Ok stage has been set.

Sunday night I dreamt that this woman (group head)  was a zombie!  She was on the ground disabled.  I was there and someone had given me a HUGE cartoon-like Chinese cleaver.  In my real life I have problems literally killing flies.  So,  I am holding this cleaver and there are people standing around me telling me I need to cut her head off.  It’s easy, the cleaver is big enough, it will be a clean cut.  I hesitate but they tell me I need to and can.  I visualize a dressed chicken.
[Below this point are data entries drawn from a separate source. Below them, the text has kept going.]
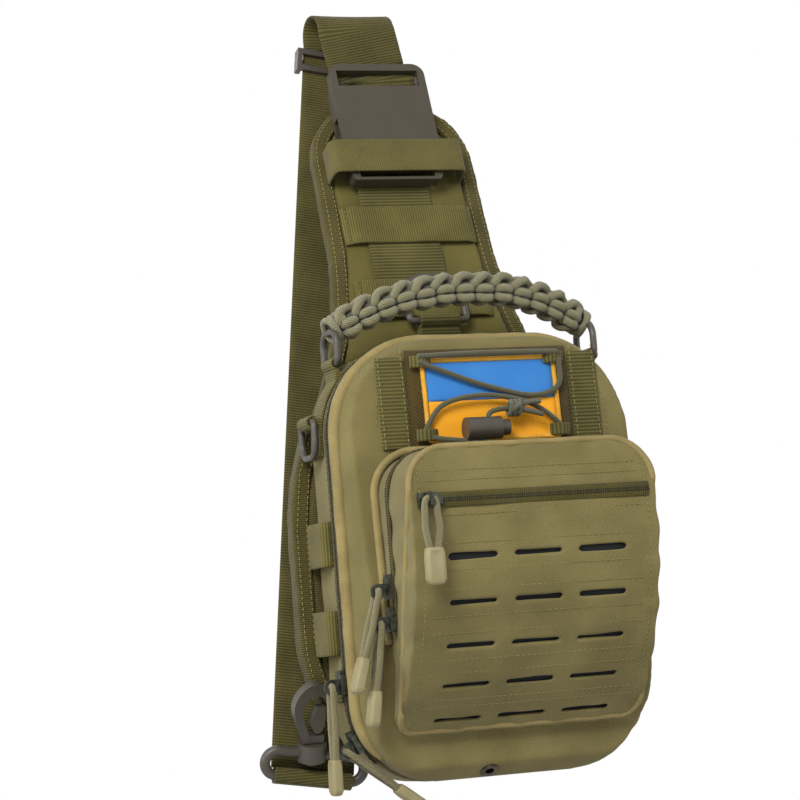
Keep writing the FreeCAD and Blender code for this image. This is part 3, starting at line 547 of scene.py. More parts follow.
# ---- node trees for what repeats -----------------------------------------------------
def tree_along(name, extra):
    """A node tree with its inputs, and points spaced evenly along the lines it is given."""
    tree = bpy.data.node_groups.new(name, "GeometryNodeTree")
    for label, kind in (("Lines", "Geometry"), ("Pitch", "Float"), ("Up", "Vector"),
                        ("Finish", "Material"), *extra):
        tree.interface.new_socket(label, in_out="INPUT", socket_type="NodeSocket" + kind)
    tree.interface.new_socket("Geometry", in_out="OUTPUT", socket_type="NodeSocketGeometry")
    given = add(tree, "NodeGroupInput").outputs
    curve = made(tree, "GeometryNodeMeshToCurve", given["Lines"])
    even = add(tree, "GeometryNodeResampleCurve", {"Curve": curve}, mode="LENGTH")
    tree.links.new(given["Pitch"], even.inputs["Length"])
    return tree, given, even.outputs[0]


def aimed(tree, up, turn):
    """A rotation that looks along the line with one side up, then turns by its own angles."""
    aim = add(tree, "FunctionNodeAlignRotationToVector",
              {"Vector": made(tree, "GeometryNodeInputTangent")}, axis="Z")
    roll = add(tree, "FunctionNodeAlignRotationToVector",
               {"Rotation": aim.outputs[0], "Vector": up}, axis="X", pivot_axis="Z")
    spin = made(tree, "FunctionNodeEulerToRotation", turn)
    return made(tree, "FunctionNodeRotateRotation", roll.outputs[0], spin, rotation_space="LOCAL")


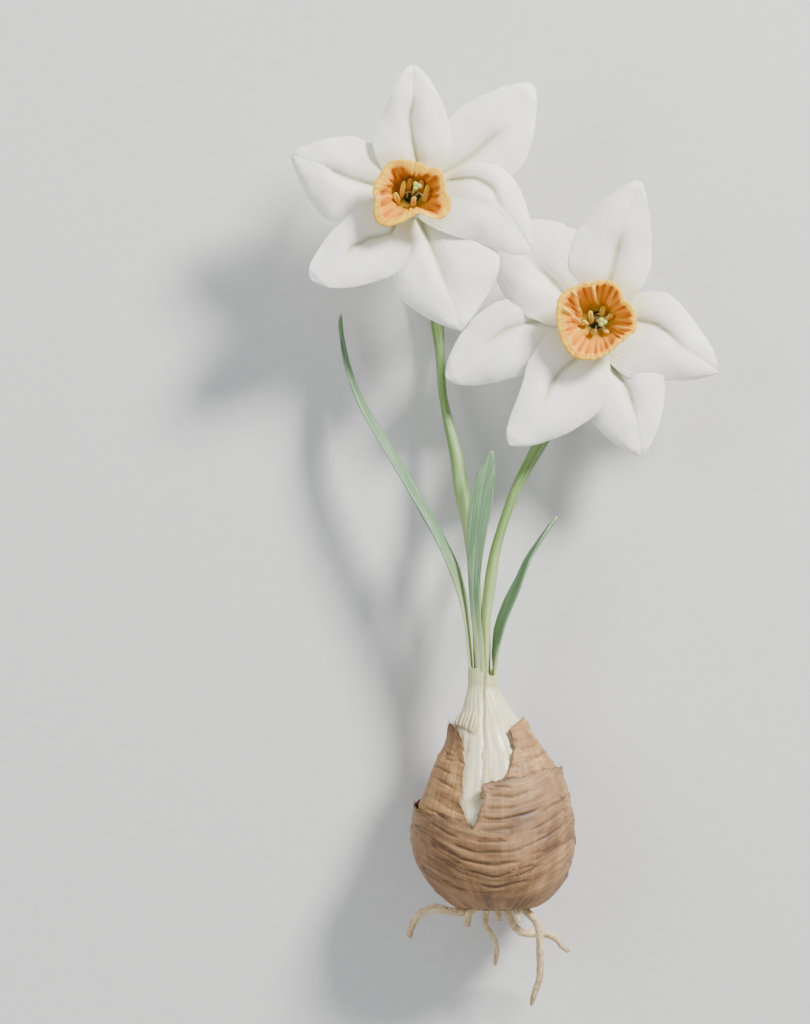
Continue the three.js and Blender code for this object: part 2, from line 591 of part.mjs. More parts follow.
function stamens() {
  const { outer, inner, height, sides } = STAMEN_FOOT;
  const [low, high] = [POCKET_FLOOR, POCKET_FLOOR + height];
  const foot = turned([[low, inner], [low, outer], [high, outer], [high, inner], [low, inner]],
    sides);
  const grown = Array.from({ length: STAMEN.count }, (_, k) => {
    const angle = ((k + 0.5) / STAMEN.count) * 2 * Math.PI;
    const row = (radius, z, thick) => [radius * Math.cos(angle), radius * Math.sin(angle), z, thick];
    const start = STAMEN.start + (k % 2) * STAMEN.stagger;
    const rows = STAMEN_ROWS.map(([out, share, thick]) => (
      row(STAMEN.circle + out * STAMEN.lean, start + share * STAMEN.length, thick)));
    rows.unshift(row(STAMEN.circle, low + height / 3, STAMEN_ROWS[0][2]));
    return stem(rows, 8, STAMEN.sides, new THREE.Vector3(-Math.sin(angle), Math.cos(angle), 0));
  });
  return geometryOf(fused([foot, ...grown]));
}

function pistil() {
  const style = stem([[0, 0, POCKET_FLOOR, PISTIL.style], [0, 0, PISTIL.top, PISTIL.style]], 2, 8,
    ACROSS);
  const lobes = Array.from({ length: PISTIL.lobes }, (_, k) => {
    const angle = (k / PISTIL.lobes) * 2 * Math.PI;
    const lobe = new THREE.SphereGeometry(PISTIL.stigma, 7, 5);
    lobe.translate(Math.cos(angle) * PISTIL.lobeCircle, Math.sin(angle) * PISTIL.lobeCircle,
      PISTIL.top);
    return lobe;
  });
  return geometryOf(fused([style, ...lobes]));
}

function bloom(side, { x, y, z }, specs, tubeLength, rim) {
  const group = new THREE.Group();
  group.add(
    piece(`tepals_${side}`, tepals(specs, tubeLength), COLOURS.tepal),
    piece(`corona_${side}`, corona(rim), COLOURS.corona),
    piece(`stamens_${side}`, stamens(), COLOURS.anther),
    piece(`pistil_${side}`, pistil(), COLOURS.pistil),
  );
  group.position.set(x, y, z);
  return group;
}

const scape = (rows) => restOnSurface(solid(stem(rows, Math.round(1.6 * rows.length), SCAPE_SIDES,
  ACROSS)));
const outerOffset = 2 * GAP + TUNIC_INNER_WALL;

const narcissus = new THREE.Group();
narcissus.add(
  piece('bulb_scales', bulbScales(), COLOURS.scale),
  piece('tunic_inner', tunic(GAP, TUNIC_INNER_WALL, TUNIC_INNER_ROW, INNER_RIM_FRONT,
    INNER_RIM_BACK), COLOURS.tunicInner),
  piece('tunic_outer', tunic(outerOffset, TUNIC_OUTER_WALL, TUNIC_OUTER_ROW, OUTER_RIM_FRONT,
    OUTER_RIM_BACK), COLOURS.tunicOuter),
  piece('basal_plate_and_roots', plateAndRoots(), COLOURS.root),
  piece('leaf_left', leaf(LEAF_LEFT, 26), COLOURS.leaf),
  piece('leaf_middle', leaf(LEAF_MIDDLE, 18), COLOURS.leaf),
  piece('leaf_right', leaf(LEAF_RIGHT, 16), COLOURS.leaf),
  piece('scape_left', scape(SCAPE_LEFT), COLOURS.scape),
  piece('scape_right', scape(SCAPE_RIGHT), COLOURS.scape),
  piece('spathe_left', spathe(SCAPE_LEFT, SPATHE_LEFT_SPAN), COLOURS.spathe),
  piece('spathe_right', spathe(SCAPE_RIGHT, SPATHE_RIGHT_SPAN), COLOURS.spathe),
  bloom('left', BLOOM_LEFT, TEPALS_LEFT, BLOOM_LEFT.z - SCAPE_LEFT.at(-1)[2] - GAP,
    CORONA_RIM_LEFT),
  bloom('right', BLOOM_RIGHT, TEPALS_RIGHT, BLOOM_RIGHT.z - SCAPE_RIGHT.at(-1)[2] - GAP,
    CORONA_RIM_RIGHT),
);

export default narcissus;
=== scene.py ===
# A narcissus lifted with its bulb and laid on its back: flowers, scapes, leaves, a bulb in torn
# papery tunics, and roots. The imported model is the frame, and each piece here dresses one of its
# nodes. Lengths are millimetres until a mesh is made, +Z up, +Y from the roots to the flowers.
import math

import bpy
import numpy as np
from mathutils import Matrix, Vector


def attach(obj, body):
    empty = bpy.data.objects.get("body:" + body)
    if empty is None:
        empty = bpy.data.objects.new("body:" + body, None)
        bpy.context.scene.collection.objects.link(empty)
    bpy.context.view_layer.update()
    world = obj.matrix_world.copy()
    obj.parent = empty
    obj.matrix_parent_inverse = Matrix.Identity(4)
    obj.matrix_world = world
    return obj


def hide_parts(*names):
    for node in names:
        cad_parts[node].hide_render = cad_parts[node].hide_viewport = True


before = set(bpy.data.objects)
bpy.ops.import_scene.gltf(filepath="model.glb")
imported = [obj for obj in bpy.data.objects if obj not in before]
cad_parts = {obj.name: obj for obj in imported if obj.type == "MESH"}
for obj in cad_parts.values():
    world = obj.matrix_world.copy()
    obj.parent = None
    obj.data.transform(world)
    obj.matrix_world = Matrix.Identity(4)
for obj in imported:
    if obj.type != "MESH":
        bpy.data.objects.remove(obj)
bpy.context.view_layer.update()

MM = 0.001
NUDGE = 1e-3  # a short step along a route, which gives its direction
ACROSS = np.array([1.0, 0.0, 0.0])
UP = np.array([0.0, 0.0, 1.0])

# Camera: the image's middle looks straight down on this point, and its height spans this length.
VIEW_CENTRE = (-32.0, 8.0)
VIEW_HEIGHT = 327.7
VIEW_PLANE = 26.0  # the height over the floor at which that length is true
CAMERA_HEIGHT = 3600.0
SENSOR_HEIGHT = 24.0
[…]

At the last minute  I smash her face.  There’s blood all over her face, rivers of it.  Then she starts to get up and I wake up screaming.

In the real world, I don’t talk to her or interact with her.  And I don’t do blood.

Cut to next day,  I go in and get a note from my former manager, there is a training job open.  Oh, I am not an employee. I am freaking and bouncing off the walls.  Tell husband to be ready and get me.  I literally stumble in.

For now, all is good.  It may even work out.  And I am walking really well.  I have had some great meetings and interactions.  It will be alright.  I am beginning to feel like me, the old confident, creative me!

But what did that dream mean?  Why did I have it then?